[AIM OF THE EXERCISE]:
Give again, word for word, each line from the top of the listing through the line that holds "head_centre = head_reach - head_radius".

[SUPPLIED MATERIAL]:
────

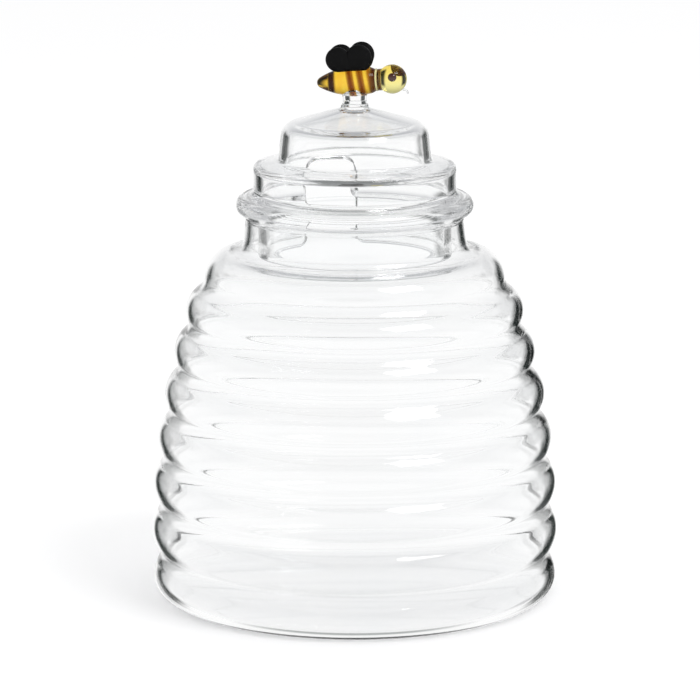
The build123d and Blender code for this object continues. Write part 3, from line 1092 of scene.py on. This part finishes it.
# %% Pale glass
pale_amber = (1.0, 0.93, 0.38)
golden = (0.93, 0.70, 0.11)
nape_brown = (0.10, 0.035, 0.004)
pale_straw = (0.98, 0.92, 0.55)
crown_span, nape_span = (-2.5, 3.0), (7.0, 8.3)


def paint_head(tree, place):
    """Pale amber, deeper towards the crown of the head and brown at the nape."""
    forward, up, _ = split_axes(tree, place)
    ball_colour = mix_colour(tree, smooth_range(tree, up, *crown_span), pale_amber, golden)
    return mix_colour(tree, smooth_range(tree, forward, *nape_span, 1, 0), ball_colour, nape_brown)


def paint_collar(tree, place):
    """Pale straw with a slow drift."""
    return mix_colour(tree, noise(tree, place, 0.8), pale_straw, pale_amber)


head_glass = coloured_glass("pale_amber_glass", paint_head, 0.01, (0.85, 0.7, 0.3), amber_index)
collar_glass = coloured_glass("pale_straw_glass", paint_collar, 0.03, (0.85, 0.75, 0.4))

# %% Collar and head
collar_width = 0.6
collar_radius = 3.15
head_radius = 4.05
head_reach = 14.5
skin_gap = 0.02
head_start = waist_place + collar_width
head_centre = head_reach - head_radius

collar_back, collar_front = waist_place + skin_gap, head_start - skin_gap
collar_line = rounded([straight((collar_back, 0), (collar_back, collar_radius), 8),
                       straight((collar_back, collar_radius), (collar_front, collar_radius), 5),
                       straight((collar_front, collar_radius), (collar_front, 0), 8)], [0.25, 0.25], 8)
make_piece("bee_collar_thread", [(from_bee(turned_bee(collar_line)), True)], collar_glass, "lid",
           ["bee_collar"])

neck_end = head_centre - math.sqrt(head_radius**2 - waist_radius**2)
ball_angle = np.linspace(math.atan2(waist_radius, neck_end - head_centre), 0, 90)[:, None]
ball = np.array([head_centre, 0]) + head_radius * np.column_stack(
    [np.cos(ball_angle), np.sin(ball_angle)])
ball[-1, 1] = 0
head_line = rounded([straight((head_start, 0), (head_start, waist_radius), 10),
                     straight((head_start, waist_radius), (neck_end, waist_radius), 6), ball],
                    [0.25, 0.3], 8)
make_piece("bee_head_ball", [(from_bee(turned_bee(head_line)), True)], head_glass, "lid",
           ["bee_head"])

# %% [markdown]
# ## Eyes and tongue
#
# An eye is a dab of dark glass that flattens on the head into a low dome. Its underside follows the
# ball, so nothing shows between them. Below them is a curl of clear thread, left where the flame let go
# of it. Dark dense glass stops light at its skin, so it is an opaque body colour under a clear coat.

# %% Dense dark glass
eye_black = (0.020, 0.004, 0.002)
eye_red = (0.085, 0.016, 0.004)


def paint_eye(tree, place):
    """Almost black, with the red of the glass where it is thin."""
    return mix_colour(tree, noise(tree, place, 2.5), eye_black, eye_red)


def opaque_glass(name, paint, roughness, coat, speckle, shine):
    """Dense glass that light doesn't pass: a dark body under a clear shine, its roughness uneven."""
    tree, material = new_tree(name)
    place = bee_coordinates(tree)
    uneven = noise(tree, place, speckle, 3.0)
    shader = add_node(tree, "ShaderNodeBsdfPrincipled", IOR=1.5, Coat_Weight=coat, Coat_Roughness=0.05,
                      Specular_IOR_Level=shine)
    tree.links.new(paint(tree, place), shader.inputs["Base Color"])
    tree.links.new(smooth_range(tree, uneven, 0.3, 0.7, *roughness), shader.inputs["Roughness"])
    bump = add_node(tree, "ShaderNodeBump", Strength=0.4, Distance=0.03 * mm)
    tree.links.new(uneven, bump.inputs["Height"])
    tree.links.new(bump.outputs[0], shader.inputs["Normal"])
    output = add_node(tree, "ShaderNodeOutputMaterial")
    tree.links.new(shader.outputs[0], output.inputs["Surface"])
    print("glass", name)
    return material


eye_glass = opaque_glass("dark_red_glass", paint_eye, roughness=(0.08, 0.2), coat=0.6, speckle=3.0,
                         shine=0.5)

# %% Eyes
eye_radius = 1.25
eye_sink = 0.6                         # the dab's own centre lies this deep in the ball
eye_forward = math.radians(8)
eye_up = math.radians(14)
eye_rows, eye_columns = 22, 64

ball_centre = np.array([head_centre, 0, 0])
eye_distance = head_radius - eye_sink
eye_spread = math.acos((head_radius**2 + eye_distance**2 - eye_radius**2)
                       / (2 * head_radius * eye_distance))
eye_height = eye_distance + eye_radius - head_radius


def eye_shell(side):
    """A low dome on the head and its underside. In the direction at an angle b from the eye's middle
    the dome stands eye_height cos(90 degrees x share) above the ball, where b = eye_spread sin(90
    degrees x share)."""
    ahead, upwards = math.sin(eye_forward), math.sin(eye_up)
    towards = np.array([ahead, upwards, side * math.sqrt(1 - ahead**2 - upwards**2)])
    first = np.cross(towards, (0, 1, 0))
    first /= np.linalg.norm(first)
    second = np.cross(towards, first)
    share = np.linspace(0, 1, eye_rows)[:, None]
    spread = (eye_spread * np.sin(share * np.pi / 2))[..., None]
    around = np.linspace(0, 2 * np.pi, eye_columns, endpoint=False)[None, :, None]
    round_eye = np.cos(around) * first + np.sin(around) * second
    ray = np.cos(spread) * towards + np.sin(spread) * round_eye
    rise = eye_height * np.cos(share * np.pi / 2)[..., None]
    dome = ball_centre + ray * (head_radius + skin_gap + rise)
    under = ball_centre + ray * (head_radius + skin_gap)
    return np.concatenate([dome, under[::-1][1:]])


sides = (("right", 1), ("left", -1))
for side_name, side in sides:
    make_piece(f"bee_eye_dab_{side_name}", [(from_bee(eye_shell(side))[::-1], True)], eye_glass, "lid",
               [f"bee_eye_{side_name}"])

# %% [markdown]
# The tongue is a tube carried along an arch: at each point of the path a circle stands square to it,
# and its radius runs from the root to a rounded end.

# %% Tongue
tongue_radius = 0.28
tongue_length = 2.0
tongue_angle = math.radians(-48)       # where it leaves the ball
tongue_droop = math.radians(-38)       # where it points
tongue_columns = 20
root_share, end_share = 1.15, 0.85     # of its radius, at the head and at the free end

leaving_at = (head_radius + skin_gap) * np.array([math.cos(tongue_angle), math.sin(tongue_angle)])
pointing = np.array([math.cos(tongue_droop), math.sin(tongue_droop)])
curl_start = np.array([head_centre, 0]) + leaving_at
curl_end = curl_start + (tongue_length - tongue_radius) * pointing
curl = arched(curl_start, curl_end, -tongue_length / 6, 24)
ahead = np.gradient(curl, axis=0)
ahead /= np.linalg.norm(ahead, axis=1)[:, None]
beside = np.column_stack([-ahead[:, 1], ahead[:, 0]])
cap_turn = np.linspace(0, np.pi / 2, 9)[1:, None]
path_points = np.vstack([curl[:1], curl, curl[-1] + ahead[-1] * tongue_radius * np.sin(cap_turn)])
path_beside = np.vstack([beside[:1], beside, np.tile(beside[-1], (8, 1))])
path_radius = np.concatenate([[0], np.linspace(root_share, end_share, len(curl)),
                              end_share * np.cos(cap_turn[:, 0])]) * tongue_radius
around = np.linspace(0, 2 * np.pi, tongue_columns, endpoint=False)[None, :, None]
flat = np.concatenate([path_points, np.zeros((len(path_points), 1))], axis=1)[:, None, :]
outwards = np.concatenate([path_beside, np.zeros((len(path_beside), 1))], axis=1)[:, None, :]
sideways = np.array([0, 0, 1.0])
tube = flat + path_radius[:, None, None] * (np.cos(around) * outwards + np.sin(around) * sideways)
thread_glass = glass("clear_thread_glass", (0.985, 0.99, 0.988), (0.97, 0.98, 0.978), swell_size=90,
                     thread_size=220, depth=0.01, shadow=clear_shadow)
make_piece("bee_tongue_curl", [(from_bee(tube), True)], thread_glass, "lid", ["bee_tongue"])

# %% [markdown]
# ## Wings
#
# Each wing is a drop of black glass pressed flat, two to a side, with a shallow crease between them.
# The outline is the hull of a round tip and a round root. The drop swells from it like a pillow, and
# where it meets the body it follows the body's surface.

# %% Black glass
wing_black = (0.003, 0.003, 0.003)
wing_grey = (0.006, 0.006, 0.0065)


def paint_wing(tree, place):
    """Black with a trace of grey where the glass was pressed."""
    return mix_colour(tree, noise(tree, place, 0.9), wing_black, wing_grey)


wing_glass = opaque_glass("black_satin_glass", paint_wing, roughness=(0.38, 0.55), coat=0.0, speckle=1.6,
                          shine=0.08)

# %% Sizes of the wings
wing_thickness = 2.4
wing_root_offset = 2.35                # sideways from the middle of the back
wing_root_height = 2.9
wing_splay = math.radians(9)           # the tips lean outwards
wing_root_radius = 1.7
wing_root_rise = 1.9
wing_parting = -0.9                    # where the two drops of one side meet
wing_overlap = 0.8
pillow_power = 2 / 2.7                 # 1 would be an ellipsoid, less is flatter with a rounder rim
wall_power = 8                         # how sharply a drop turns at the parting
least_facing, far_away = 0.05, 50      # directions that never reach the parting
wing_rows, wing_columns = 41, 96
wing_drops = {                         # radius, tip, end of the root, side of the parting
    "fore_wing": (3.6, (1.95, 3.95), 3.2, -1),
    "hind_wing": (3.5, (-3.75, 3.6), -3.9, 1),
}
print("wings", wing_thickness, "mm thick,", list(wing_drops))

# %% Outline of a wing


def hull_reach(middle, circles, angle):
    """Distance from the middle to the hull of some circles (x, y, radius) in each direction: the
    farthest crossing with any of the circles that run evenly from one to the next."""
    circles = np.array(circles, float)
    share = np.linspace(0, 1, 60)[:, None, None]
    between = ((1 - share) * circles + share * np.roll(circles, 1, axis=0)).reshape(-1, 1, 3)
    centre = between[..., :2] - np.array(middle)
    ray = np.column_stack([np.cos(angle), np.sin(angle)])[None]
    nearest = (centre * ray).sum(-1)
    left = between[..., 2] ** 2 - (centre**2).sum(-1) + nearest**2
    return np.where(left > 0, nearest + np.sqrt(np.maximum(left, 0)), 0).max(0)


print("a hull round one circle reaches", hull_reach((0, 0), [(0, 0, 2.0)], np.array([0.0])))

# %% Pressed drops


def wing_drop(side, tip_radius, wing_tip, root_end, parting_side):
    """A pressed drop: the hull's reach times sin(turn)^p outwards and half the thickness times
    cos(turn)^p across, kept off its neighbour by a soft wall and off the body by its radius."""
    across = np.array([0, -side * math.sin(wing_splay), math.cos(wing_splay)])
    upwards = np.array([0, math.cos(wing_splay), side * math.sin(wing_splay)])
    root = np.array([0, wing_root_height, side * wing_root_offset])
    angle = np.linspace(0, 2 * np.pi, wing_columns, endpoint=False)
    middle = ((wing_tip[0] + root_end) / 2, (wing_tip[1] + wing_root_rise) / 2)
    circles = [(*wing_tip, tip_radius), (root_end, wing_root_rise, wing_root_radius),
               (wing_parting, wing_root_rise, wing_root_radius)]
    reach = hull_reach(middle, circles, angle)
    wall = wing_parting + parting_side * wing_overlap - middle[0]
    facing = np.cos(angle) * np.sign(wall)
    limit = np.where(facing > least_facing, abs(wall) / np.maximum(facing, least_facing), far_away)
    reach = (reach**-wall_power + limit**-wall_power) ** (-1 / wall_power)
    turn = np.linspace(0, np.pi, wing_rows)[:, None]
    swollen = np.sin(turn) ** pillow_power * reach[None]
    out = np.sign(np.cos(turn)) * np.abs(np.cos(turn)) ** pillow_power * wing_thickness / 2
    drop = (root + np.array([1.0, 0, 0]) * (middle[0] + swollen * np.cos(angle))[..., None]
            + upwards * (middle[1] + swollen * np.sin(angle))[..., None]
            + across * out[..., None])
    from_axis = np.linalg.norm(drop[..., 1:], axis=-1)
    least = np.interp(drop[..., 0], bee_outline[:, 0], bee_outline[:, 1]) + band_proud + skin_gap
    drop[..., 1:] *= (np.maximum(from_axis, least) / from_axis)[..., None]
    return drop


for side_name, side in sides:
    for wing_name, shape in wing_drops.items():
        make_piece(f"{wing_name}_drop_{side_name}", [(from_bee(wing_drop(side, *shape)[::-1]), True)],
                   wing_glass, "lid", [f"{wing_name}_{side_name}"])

────

[COMPLETE RESPONSE]:
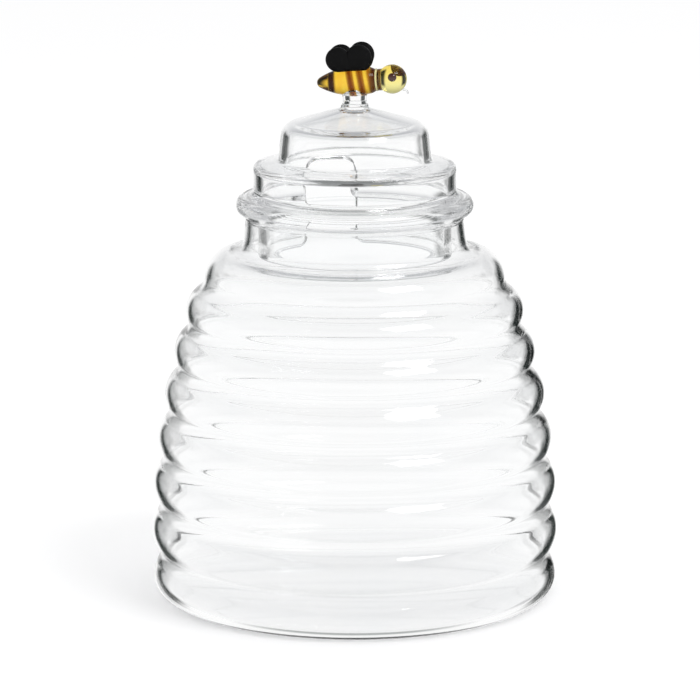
The build123d and Blender code for this object continues. Write part 3, from line 1092 of scene.py on. This part finishes it.
# %% Pale glass
pale_amber = (1.0, 0.93, 0.38)
golden = (0.93, 0.70, 0.11)
nape_brown = (0.10, 0.035, 0.004)
pale_straw = (0.98, 0.92, 0.55)
crown_span, nape_span = (-2.5, 3.0), (7.0, 8.3)


def paint_head(tree, place):
    """Pale amber, deeper towards the crown of the head and brown at the nape."""
    forward, up, _ = split_axes(tree, place)
    ball_colour = mix_colour(tree, smooth_range(tree, up, *crown_span), pale_amber, golden)
    return mix_colour(tree, smooth_range(tree, forward, *nape_span, 1, 0), ball_colour, nape_brown)


def paint_collar(tree, place):
    """Pale straw with a slow drift."""
    return mix_colour(tree, noise(tree, place, 0.8), pale_straw, pale_amber)


head_glass = coloured_glass("pale_amber_glass", paint_head, 0.01, (0.85, 0.7, 0.3), amber_index)
collar_glass = coloured_glass("pale_straw_glass", paint_collar, 0.03, (0.85, 0.75, 0.4))

# %% Collar and head
collar_width = 0.6
collar_radius = 3.15
head_radius = 4.05
head_reach = 14.5
skin_gap = 0.02
head_start = waist_place + collar_width
head_centre = head_reach - head_radius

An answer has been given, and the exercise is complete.